What to do | Quote exactly, and only, the lines from the one with "box = body.Shape.BoundBox" down to the one with "zip(*points))), Vector(map(max, zip(*points)))", both included.

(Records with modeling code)
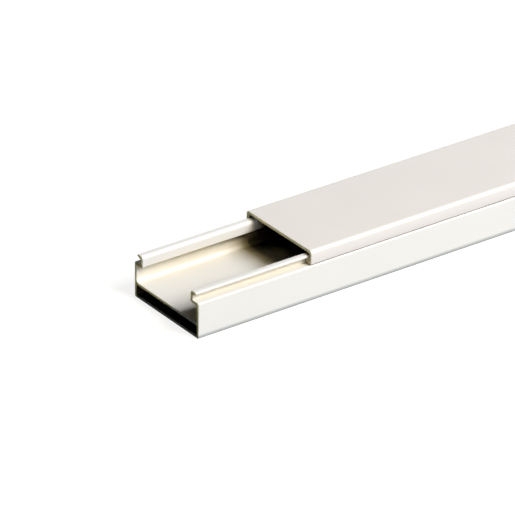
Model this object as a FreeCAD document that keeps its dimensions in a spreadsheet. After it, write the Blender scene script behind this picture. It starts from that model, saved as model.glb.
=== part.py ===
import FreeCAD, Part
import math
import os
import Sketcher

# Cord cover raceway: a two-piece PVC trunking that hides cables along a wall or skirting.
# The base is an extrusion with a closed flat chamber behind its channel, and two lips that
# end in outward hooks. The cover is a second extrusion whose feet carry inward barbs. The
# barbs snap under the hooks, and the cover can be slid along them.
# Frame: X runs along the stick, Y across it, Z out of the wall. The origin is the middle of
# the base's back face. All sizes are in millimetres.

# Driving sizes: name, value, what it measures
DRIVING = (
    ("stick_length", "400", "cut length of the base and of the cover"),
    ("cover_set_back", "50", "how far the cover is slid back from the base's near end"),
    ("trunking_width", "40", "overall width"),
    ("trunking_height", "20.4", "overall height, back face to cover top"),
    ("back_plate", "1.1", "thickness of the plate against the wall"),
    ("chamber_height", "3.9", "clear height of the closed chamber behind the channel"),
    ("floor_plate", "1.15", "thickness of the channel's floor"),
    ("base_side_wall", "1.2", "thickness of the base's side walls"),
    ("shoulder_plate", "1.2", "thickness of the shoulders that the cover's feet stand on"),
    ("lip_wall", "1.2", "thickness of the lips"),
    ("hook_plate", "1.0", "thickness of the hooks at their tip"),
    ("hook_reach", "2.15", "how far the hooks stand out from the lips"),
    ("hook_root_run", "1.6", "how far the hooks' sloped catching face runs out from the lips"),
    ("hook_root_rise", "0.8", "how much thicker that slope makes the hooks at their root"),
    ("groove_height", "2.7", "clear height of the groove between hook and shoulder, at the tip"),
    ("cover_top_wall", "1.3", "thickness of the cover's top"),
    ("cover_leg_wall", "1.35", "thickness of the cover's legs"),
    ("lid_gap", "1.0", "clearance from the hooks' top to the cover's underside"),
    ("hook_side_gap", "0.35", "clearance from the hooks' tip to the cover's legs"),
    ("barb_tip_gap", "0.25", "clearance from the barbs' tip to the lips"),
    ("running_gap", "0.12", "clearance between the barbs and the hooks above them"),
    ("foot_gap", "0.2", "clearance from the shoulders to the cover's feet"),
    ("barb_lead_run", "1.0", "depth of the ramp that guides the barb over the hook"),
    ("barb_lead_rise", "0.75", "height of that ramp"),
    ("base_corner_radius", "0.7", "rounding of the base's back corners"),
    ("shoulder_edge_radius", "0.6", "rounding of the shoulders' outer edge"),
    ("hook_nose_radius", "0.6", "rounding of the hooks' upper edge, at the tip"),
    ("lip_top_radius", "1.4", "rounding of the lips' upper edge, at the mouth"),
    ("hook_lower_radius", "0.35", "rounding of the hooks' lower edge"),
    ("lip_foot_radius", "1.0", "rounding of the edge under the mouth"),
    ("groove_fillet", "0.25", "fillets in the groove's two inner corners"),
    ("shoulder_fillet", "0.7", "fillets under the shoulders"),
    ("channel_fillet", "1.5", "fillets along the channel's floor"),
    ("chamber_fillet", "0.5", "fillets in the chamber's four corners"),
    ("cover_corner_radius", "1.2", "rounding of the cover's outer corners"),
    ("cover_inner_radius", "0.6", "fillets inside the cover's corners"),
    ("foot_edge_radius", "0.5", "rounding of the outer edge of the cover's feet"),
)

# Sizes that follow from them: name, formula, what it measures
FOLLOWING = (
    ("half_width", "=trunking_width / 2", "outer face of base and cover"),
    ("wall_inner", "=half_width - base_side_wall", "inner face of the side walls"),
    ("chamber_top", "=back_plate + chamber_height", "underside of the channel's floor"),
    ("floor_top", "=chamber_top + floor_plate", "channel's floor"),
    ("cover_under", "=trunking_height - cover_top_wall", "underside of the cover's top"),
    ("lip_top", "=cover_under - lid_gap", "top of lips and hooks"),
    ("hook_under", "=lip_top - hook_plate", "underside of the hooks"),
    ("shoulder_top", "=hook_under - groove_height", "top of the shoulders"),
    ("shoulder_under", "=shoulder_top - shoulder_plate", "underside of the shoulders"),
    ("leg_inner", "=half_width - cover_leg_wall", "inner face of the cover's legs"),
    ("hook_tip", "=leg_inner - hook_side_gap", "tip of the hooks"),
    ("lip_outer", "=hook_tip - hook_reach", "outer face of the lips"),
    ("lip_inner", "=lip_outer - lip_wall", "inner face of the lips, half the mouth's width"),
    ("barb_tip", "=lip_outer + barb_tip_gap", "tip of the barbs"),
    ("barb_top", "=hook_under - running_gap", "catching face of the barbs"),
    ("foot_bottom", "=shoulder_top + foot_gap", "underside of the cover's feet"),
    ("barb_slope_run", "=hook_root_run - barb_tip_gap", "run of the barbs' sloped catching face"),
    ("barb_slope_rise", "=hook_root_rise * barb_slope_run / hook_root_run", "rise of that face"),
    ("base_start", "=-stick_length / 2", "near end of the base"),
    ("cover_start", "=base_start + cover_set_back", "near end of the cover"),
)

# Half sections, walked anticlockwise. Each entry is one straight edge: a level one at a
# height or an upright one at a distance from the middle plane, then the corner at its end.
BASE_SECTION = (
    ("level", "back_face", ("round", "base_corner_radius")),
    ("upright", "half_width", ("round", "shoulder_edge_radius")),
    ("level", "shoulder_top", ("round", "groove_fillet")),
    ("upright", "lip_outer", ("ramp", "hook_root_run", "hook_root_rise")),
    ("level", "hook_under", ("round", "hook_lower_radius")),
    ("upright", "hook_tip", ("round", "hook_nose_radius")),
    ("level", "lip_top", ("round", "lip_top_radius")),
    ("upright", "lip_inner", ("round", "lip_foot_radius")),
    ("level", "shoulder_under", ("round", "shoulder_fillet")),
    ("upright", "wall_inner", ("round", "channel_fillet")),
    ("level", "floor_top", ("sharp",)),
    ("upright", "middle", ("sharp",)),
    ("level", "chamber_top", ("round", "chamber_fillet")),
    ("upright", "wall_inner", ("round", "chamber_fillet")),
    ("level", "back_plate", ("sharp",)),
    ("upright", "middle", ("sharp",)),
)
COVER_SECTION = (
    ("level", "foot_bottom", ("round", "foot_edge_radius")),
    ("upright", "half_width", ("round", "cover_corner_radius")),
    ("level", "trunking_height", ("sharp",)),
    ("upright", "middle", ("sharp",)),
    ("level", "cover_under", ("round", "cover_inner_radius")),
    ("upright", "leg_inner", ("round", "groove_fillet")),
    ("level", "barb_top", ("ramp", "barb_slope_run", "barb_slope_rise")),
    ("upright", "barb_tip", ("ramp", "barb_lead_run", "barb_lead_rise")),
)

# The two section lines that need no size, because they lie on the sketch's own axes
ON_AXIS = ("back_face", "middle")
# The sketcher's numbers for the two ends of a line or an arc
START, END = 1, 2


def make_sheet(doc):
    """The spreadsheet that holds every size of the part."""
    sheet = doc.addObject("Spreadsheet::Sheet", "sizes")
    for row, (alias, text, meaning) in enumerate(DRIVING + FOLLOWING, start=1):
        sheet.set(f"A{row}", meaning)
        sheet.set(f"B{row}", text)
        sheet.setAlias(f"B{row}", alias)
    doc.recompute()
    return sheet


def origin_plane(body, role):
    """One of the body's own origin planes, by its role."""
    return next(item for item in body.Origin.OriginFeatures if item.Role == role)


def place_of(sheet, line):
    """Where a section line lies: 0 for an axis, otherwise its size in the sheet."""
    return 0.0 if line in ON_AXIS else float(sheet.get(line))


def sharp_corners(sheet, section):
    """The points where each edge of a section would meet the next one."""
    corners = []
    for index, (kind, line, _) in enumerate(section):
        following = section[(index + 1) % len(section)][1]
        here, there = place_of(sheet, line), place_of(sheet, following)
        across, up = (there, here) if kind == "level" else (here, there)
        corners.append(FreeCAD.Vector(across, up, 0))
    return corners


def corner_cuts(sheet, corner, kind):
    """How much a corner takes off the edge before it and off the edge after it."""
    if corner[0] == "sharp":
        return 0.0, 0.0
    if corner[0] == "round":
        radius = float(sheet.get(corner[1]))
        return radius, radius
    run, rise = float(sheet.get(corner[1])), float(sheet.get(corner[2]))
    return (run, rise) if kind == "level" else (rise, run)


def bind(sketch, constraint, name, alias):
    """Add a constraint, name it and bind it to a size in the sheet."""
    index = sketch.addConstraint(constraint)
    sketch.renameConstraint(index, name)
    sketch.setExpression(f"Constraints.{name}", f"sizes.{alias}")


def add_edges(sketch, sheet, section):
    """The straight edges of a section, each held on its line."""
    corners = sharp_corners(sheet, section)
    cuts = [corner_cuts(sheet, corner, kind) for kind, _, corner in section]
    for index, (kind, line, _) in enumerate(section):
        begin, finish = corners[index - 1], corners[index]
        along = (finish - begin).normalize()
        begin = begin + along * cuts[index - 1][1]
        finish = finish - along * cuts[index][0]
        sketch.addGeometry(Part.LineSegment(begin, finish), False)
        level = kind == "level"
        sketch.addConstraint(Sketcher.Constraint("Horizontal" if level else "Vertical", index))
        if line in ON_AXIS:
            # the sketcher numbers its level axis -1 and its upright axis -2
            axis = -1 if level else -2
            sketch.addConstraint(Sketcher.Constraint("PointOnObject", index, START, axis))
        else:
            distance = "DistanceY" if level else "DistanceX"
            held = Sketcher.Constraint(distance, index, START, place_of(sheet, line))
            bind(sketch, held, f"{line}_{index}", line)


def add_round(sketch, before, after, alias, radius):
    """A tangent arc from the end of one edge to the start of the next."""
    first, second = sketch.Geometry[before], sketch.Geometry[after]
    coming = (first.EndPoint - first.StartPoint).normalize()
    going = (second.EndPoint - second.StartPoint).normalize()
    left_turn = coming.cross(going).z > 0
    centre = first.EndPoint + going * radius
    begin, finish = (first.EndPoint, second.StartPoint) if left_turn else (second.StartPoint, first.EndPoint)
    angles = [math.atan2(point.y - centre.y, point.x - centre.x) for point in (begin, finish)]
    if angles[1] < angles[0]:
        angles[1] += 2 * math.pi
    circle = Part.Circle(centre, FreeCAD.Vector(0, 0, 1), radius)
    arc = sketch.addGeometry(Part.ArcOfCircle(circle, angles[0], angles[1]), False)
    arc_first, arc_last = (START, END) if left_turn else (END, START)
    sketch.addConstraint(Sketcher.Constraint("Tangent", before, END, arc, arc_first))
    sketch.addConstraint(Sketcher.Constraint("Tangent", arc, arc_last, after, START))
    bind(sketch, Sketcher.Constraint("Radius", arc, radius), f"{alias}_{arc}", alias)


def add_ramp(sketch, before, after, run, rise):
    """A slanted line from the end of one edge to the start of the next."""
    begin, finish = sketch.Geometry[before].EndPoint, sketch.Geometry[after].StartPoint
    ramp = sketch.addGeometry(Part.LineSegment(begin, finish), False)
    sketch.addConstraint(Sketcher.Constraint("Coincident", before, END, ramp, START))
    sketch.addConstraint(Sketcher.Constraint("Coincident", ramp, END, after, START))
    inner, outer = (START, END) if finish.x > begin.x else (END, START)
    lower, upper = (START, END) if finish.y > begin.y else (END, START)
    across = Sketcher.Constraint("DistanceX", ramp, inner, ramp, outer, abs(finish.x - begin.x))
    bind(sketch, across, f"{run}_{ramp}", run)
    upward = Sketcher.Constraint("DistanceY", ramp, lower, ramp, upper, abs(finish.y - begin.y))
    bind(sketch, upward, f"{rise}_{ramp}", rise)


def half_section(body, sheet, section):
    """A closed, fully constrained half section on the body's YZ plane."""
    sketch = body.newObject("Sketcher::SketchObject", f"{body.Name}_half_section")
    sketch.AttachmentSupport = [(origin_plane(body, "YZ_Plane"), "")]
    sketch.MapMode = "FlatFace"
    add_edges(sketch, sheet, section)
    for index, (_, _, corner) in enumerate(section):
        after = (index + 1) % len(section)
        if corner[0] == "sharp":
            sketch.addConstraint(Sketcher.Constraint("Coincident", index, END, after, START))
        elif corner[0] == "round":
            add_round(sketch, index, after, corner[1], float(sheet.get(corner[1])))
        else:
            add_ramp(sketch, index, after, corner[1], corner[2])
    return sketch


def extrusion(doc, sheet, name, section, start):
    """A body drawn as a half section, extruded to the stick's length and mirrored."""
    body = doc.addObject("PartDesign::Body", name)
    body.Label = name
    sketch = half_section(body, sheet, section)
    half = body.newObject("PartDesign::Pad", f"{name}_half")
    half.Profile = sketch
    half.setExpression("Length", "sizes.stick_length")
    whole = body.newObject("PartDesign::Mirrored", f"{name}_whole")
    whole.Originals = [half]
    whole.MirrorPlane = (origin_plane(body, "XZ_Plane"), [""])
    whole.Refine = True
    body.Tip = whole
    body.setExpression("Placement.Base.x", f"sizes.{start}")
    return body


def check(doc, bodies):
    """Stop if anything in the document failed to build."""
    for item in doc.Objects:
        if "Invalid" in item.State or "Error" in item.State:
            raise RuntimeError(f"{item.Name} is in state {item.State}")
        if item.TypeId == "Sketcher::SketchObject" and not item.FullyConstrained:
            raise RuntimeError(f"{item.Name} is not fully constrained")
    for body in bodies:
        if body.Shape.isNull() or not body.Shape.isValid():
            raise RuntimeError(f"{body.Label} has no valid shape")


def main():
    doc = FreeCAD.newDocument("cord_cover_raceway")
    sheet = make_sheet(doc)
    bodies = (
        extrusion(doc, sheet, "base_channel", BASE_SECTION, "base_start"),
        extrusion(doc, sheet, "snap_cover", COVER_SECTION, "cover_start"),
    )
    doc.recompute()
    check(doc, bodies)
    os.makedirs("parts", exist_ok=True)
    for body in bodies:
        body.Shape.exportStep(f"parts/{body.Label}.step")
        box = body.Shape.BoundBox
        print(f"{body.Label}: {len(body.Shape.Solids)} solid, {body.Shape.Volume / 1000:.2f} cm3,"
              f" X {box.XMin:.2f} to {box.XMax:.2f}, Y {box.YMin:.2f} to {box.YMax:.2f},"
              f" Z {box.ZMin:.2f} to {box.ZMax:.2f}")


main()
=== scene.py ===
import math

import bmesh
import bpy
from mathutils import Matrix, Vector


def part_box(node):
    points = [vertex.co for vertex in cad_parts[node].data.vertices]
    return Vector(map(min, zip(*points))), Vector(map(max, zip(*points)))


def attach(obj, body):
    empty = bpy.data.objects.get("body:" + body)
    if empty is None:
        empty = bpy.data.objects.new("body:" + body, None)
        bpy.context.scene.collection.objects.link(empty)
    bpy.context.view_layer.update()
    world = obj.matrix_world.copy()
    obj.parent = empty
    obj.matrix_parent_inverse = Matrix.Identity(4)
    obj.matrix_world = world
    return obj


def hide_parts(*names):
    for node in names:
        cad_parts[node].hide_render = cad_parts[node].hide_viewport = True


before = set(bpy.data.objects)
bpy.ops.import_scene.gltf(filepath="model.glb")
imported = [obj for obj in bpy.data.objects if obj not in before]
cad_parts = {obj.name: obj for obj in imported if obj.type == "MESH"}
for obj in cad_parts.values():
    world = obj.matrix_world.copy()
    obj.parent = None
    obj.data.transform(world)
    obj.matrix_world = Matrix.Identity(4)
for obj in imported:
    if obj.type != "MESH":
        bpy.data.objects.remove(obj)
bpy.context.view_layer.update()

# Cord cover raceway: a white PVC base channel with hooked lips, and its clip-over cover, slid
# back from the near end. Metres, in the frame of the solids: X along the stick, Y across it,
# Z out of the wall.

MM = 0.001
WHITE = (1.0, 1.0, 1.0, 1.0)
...
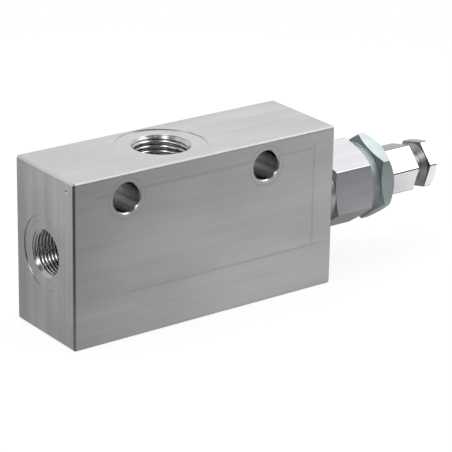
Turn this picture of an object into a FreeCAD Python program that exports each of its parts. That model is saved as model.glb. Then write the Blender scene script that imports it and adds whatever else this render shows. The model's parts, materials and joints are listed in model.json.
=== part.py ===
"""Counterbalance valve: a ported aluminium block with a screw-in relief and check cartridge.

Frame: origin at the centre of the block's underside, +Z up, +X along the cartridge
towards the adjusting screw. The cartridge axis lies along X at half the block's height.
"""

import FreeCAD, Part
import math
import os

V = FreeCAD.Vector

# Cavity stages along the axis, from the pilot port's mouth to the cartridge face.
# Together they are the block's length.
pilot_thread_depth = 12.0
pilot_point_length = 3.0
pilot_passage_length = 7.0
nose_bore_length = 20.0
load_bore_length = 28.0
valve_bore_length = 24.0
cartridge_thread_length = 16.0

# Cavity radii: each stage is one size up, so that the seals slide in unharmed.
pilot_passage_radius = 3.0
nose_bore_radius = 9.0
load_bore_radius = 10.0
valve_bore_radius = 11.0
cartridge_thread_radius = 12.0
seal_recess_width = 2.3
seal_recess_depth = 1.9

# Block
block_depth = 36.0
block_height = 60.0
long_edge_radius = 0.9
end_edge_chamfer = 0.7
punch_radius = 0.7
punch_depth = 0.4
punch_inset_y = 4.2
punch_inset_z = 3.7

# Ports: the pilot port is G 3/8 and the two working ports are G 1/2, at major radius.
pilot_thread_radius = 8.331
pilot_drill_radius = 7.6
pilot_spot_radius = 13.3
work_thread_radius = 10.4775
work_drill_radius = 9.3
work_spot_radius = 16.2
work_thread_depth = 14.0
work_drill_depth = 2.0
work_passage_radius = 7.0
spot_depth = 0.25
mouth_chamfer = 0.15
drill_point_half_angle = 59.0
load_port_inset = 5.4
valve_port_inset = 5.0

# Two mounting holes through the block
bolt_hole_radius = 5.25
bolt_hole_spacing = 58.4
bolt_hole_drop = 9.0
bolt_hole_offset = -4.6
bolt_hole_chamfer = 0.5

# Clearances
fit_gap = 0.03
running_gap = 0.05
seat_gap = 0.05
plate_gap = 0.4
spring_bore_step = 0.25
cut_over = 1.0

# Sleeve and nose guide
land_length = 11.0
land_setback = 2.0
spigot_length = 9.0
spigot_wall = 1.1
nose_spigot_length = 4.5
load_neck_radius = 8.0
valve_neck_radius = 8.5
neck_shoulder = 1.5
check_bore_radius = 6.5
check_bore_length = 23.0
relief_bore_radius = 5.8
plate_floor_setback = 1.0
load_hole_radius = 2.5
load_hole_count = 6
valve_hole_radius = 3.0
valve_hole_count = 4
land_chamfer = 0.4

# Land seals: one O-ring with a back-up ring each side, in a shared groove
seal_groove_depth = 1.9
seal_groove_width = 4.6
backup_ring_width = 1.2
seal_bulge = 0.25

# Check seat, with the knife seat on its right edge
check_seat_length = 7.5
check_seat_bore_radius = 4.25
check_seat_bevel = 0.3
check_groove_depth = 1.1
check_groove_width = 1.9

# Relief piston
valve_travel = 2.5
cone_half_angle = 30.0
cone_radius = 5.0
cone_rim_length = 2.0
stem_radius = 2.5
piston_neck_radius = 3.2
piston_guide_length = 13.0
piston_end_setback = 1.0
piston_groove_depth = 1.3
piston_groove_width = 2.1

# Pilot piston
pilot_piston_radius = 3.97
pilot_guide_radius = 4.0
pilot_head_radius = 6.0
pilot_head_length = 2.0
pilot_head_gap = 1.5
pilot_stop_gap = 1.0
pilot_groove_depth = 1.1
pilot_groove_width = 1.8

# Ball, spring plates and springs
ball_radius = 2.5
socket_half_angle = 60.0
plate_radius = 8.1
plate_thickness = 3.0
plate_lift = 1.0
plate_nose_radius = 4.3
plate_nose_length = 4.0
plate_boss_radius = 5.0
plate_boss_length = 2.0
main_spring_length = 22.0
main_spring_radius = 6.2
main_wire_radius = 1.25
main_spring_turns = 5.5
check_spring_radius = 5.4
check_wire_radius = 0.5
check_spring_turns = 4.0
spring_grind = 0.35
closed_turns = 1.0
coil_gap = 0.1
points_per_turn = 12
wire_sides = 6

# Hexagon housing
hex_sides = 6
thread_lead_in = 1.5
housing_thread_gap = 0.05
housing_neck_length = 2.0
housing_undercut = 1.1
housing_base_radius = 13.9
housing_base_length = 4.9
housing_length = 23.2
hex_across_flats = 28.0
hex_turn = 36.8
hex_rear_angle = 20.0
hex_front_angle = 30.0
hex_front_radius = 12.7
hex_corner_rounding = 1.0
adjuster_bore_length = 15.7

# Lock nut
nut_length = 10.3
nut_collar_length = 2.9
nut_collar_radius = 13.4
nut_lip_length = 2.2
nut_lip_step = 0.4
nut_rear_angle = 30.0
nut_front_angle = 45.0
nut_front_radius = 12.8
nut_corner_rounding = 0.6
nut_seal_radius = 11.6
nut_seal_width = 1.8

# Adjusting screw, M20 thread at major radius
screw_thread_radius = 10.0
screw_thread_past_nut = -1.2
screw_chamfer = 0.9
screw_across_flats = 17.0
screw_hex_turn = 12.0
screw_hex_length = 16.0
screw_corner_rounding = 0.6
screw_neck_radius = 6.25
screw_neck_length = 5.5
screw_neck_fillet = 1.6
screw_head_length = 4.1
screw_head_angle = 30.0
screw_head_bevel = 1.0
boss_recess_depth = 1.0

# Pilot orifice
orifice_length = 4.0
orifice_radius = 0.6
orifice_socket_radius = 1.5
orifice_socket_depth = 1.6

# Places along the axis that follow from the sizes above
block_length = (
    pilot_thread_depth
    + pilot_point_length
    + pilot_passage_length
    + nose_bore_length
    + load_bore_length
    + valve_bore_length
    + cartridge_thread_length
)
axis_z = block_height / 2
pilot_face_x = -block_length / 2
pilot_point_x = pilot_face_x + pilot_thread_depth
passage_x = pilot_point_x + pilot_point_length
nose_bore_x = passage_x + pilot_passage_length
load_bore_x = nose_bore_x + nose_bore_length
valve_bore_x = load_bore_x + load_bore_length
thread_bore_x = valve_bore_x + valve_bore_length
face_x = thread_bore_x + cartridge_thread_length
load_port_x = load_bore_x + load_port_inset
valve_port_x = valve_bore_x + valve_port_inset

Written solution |
        box = body.Shape.BoundBox
        print(f"{body.Label}: {len(body.Shape.Solids)} solid, {body.Shape.Volume / 1000:.2f} cm3,"
              f" X {box.XMin:.2f} to {box.XMax:.2f}, Y {box.YMin:.2f} to {box.YMax:.2f},"
              f" Z {box.ZMin:.2f} to {box.ZMax:.2f}")


main()
=== scene.py ===
import math

import bmesh
import bpy
from mathutils import Matrix, Vector


def part_box(node):
    points = [vertex.co for vertex in cad_parts[node].data.vertices]
    return Vector(map(min, zip(*points))), Vector(map(max, zip(*points)))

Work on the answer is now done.